* [STATED EXERCISE]
Beginning at the line that contains "bpy.context.scene.collection.objects.link(rigid_bodies[body])", transcribe the remaining lines of the listing exactly; include the final line and omit everything before.
◆ ◆ ◆
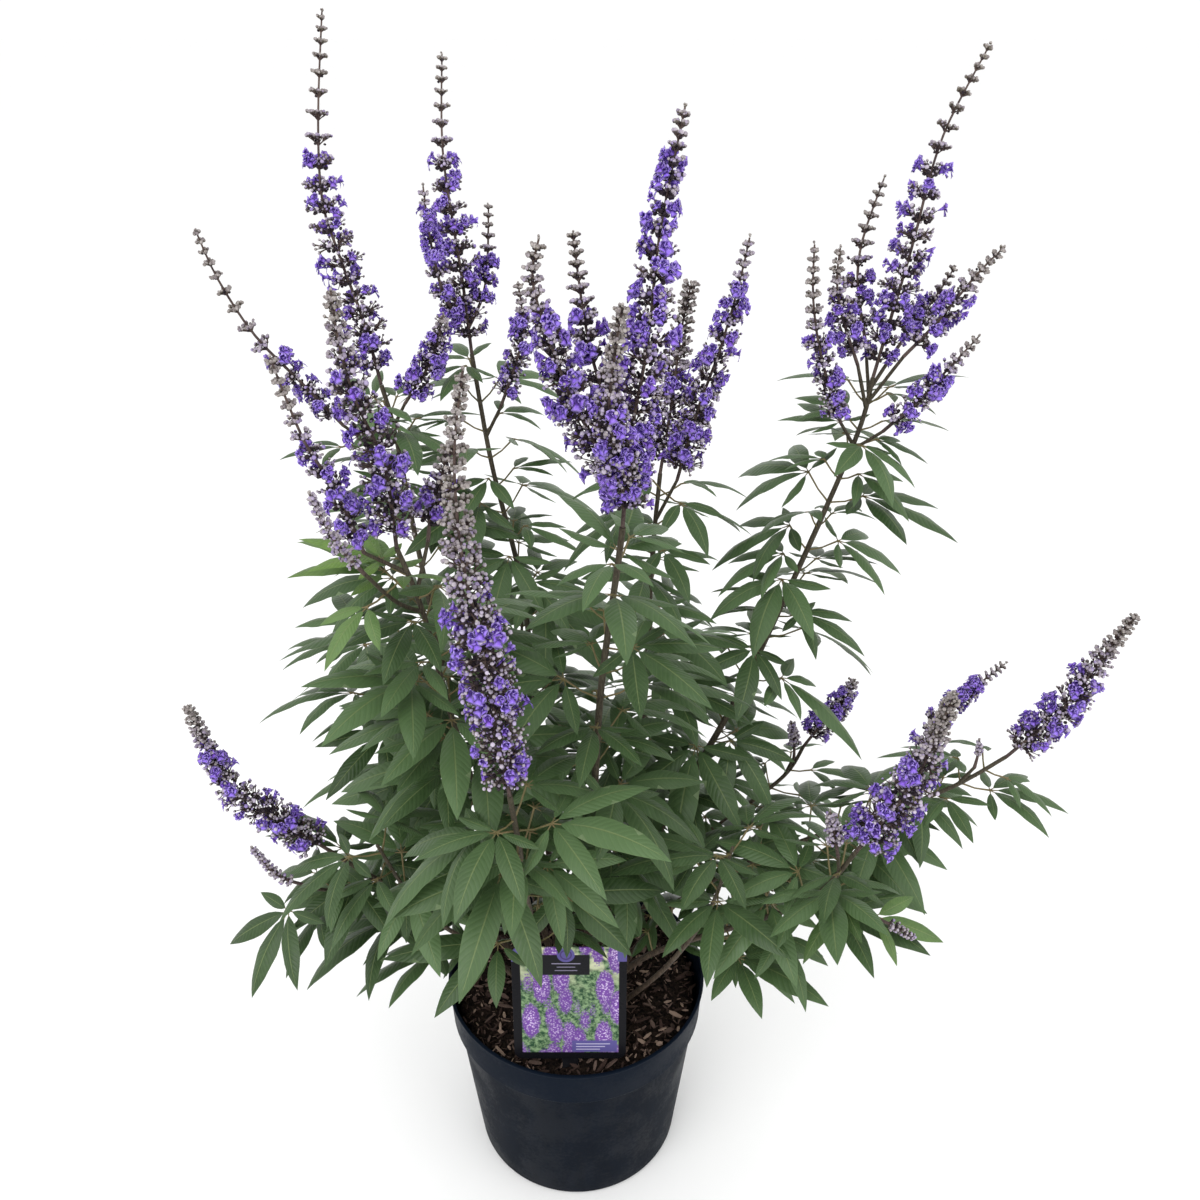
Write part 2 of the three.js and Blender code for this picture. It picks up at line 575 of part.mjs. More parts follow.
// Inner radius of the pot's body at a height
function inside(z) {
  return lerp(POT.foot, POT.shoulder, z / (POT.height - POT.band)) - POT.wall;
}

// Pot: tapered body with a wider rim band and drain holes round its floor
function makePot() {
  const step = POT.height - POT.band;
  const whole = turned([
    [0, 0], [POT.foot - 3, 0], [POT.foot, 4], [POT.shoulder, step], [POT.lip, step + 1], [POT.rim - 1.5, POT.height - 3],
    [POT.rim, POT.height - 1.5], [POT.rim - 1.5, POT.height], [POT.rim - 3.4, POT.height], [POT.lip - 2.6, step + 4],
    [inside(step - 3), step - 3], [inside(POT.wall), POT.wall], [0, POT.wall],
  ], POT.sides);
  const drains = [];
  for (let i = 0; i < 6; i++) {
    const w = (i + 0.5) * Math.PI / 3;
    const drain = new THREE.CylinderGeometry(POT.drain, POT.drain, 12, 5).rotateX(Math.PI / 2);
    drains.push(drain.translate((POT.foot - 19) * Math.cos(w), (POT.foot - 19) * Math.sin(w), 3));
  }
  return piece('pot', solid(whole).subtract(fuse(drains)), COLOUR.pot, 0.5);
}

// Soil: full to the pot's inside, rough on top with bark and chips, with the given holes in it
function makeSoil(holes) {
  const draw = draws(77);
  const step = POT.height - POT.band;
  const room = SOIL.gap + 0.8;
  const whole = mergeVertices(bareOf(turned([
    [0, POT.wall + SOIL.gap], [inside(POT.wall + 2) - room, POT.wall + SOIL.gap], [inside(step - 8) - room, step - 8],
    [inside(step) - room, SOIL.top - 2], [104, SOIL.top], [66, SOIL.top], [0, SOIL.top],
  ], 16)), 1e-3);
  const at = whole.attributes.position;
  for (let i = 0; i < at.count; i++) {
    const r = Math.hypot(at.getX(i), at.getY(i));
    if (at.getZ(i) < SOIL.top - 1 || r < 1) continue;
    at.setX(i, at.getX(i) + 8 * (draw() - 0.5));
    at.setY(i, at.getY(i) + 8 * (draw() - 0.5));
    at.setZ(i, at.getZ(i) + 2 * SOIL.relief * (draw() - 0.5));
  }
  return piece('soil', solid(whole).subtract(fuse(holes)), COLOUR.soil, 0.95);
}

function bareOf(geometry) {
  geometry.deleteAttribute('normal');
  geometry.deleteAttribute('uv');
  return geometry;
}

// Upright plate from a flat outline, from front to back
function plate(outline, front, back) {
  const geometry = new THREE.ExtrudeGeometry(outline, { depth: back - front, bevelEnabled: false, curveSegments: 2 });
  return geometry.rotateX(Math.PI / 2).translate(0, back, 0);
}

// Card outline with round corners
function cardOutline() {
  const [w, h, r] = [CARD.width / 2, CARD.height / 2, CARD.corner];
  const outline = new THREE.Shape();
  outline.moveTo(r - w, -h).lineTo(w - r, -h).quadraticCurveTo(w, -h, w, r - h).lineTo(w, h - r);
  outline.quadraticCurveTo(w, h, w - r, h).lineTo(r - w, h).quadraticCurveTo(-w, h, -w, h - r);
  outline.lineTo(-w, r - h).quadraticCurveTo(-w, -h, r - w, -h);
  return outline;
}

// Label: a thin card on a flat stake that stands in the soil, leaning back
function makeLabel() {
  const label = new THREE.Group();
  label.position.set(...CARD.middle);
  label.rotation.x = -rad(CARD.lean);
  const low = -CARD.height / 2;
  const back = CARD.thick / 2;
  const points = [[-5, low - 56], [5, low - 56], [8, low - 20], [8, 20], [-8, 20], [-8, low - 20]];
  const stake = new THREE.Shape(points.map(([x, y]) => new THREE.Vector2(x, y)));
  label.add(piece('label_card', solid(plate(cardOutline(), -back, back)), COLOUR.card, 0.35));
  label.add(piece('label_stake', solid(plate(stake, back + 0.3, back + 2.8)), COLOUR.stake, 0.45));
  label.updateMatrixWorld(true);
  const slot = new THREE.Shape([[-9, low - 58], [9, low - 58], [9, 0], [-9, 0]].map((p) => new THREE.Vector2(...p)));
  return { label, slot: plate(slot, back - 0.3, back + 3.4).applyMatrix4(label.matrixWorld) };
}

// Straight pieces between a curve's points
const spans = (curve) => curve.points.slice(1).map((p, i) => [curve.points[i], p]);

// Stem of a shoot with its twigs; each end is [point, direction]
function makeStem(name, shoot) {
  const curve = shootLine(shoot);
  const shapes = [shape(tube(stations(curve, shoot.radius, true), 4))];
  const ends = [[curve.point(curve.long), curve.along(curve.long)]];
  const stem = keep(spans(curve), [], 0.8 * shoot.radius[0]);
  const twigs = (TWIGS[name] ?? []).map(([start, ...rest]) => {
    const twig = line(smooth([curve.point(curve.nearest(start)), ...rest], 2));
    shapes.push(shape(tube(stations(twig, [1.9, 1.7], false), 4)));
    ends.push([twig.point(twig.long), twig.along(twig.long)]);
    return { curve: twig, stem: keep(spans(twig), [], 1.9) };
  });
  return { name, shoot, curve, stem, twigs, shapes, ends };
}

// Flower spike on an end, with its side axes
function makeSpike({ axes }, [end, way], k) {
  let main = null;
  return axes.map((axis, i) => {
    const from = i ? main.point(main.nearest(axis.path[0])) : add(end, way, 0.35);
    const curve = line(smooth([from, ...axis.path.slice(i ? 1 : 0)], 4));
    main = main ?? curve;
    for (let j = 0; j < curve.points.length - 1; j += 2) {
      const far = curve.points[Math.min(j + 2, curve.points.length - 1)];
      keep([[curve.points[j], far]], [], whorl(axis, curve.at[j] / curve.long));
    }
    return shape(spikeBody(axis, curve, i ? 26 : 14, i ? curve.along(0) : way, 900 + 10 * k + i));
  });
}

// Leaves of a shoot in pairs, each pair square to the one below it. A stem with no flowers
// ends in a small pair, and a long twig carries one.
function makeLeaves({ shoot, curve, stem, twigs }, flowers, k) {
  const [first, last, gap] = shoot.leaves;
  const places = [];
  for (let s = first; s <= last; s += gap) {
    const u = (s - first) / (last - first);
    places.push({ curve, stem, s, long: lerp(shoot.size[0], shoot.size[1], u), low: 1 - u });
  }
  if (!flowers) places.push({ curve, stem, s: curve.long - 10, long: 80, low: 0 });
  for (const twig of twigs) {
    if (twig.curve.long > 55) places.push({ ...twig, s: 0.6 * twig.curve.long, long: 62, low: 0 });
  }
  const shapes = [];
  places.forEach((place, i) => {
    for (const side of [0, 1]) {
      const azimuth = shoot.turn + 90 * i + 180 * side;
      const placed = placeLeaf({ ...place, azimuth, seed: 100 * (k + 1) + 2 * i + side });
      if (placed) shapes.push(shape(leafBody(placed.leaf, placed.parts)));
    }
  });
  return shapes;
}

// Stems and spikes take their places first, then the leaves hang clear of them and each other
const shoots = Object.entries(SHOOTS).map(([name, shoot]) => makeStem(name, shoot));
const stems = Object.fromEntries(shoots.map((shoot) => [shoot.name, shoot]));
const spikes = Object.entries(SPIKES).map(([name, spike], k) => {
  const [stem, end] = spike.on;
  return [name, makeSpike(spike, stems[stem].ends[end], k)];
});
const flowering = new Set(Object.values(SPIKES).filter(({ on }) => on[1] === 0).map(({ on }) => on[0]));

const plant = new THREE.Group();
shoots.forEach((shoot, k) => {
  const shapes = [...shoot.shapes, ...makeLeaves(shoot, flowering.has(shoot.name), k)];
  plant.add(piece('shoot_' + shoot.name, fuse(shapes), COLOUR.leaf, 0.6));
});
spikes.forEach(([name, shapes]) => plant.add(piece('spike_' + name, fuse(shapes), COLOUR.flower, 0.8)));

// Plain holes for the stems and the stake
const { label, slot } = makeLabel();
const holes = shoots.map(({ shoot: { foot: [x, y], radius: [r] } }) => shape(tube([
  [[x, y, SOIL.top - SOIL.holeDepth], [0, 0, 1], r + 0.7],
  [[x, y, SOIL.top + 20], [0, 0, 1], r + 0.7],
], 4)));

const container = new THREE.Group();
container.add(makePot(), makeSoil([...holes, slot]));

const chasteTree = new THREE.Group();
chasteTree.add(container, plant, label);
export default chasteTree;
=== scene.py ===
"""Potted chaste tree: leafy shoots with palmate leaves and violet flower spikes in a nursery pot."""
import functools
import json
import math
from collections import namedtuple
from types import SimpleNamespace

import bpy
import numpy as np
from mathutils import Matrix, Vector

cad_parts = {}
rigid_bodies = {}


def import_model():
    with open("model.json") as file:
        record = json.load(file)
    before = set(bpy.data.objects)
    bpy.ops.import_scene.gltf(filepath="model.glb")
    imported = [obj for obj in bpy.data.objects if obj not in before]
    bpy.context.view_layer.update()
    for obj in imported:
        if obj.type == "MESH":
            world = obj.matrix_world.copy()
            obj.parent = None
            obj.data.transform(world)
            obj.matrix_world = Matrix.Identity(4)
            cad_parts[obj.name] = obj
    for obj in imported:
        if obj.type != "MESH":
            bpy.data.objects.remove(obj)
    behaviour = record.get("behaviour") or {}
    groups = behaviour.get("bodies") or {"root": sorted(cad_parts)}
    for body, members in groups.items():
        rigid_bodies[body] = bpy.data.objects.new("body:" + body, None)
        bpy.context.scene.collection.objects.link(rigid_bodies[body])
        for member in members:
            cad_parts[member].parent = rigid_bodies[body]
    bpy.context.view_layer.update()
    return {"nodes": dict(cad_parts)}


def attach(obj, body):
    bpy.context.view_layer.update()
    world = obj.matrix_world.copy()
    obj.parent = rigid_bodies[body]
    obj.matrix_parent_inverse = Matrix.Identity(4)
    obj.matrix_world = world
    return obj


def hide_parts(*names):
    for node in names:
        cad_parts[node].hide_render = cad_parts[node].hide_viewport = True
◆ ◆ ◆
* [SOLUTION FOR THIS EXERCISE]
        bpy.context.scene.collection.objects.link(rigid_bodies[body])
        for member in members:
            cad_parts[member].parent = rigid_bodies[body]
    bpy.context.view_layer.update()
    return {"nodes": dict(cad_parts)}


def attach(obj, body):
    bpy.context.view_layer.update()
    world = obj.matrix_world.copy()
    obj.parent = rigid_bodies[body]
    obj.matrix_parent_inverse = Matrix.Identity(4)
    obj.matrix_world = world
    return obj


def hide_parts(*names):
    for node in names:
        cad_parts[node].hide_render = cad_parts[node].hide_viewport = True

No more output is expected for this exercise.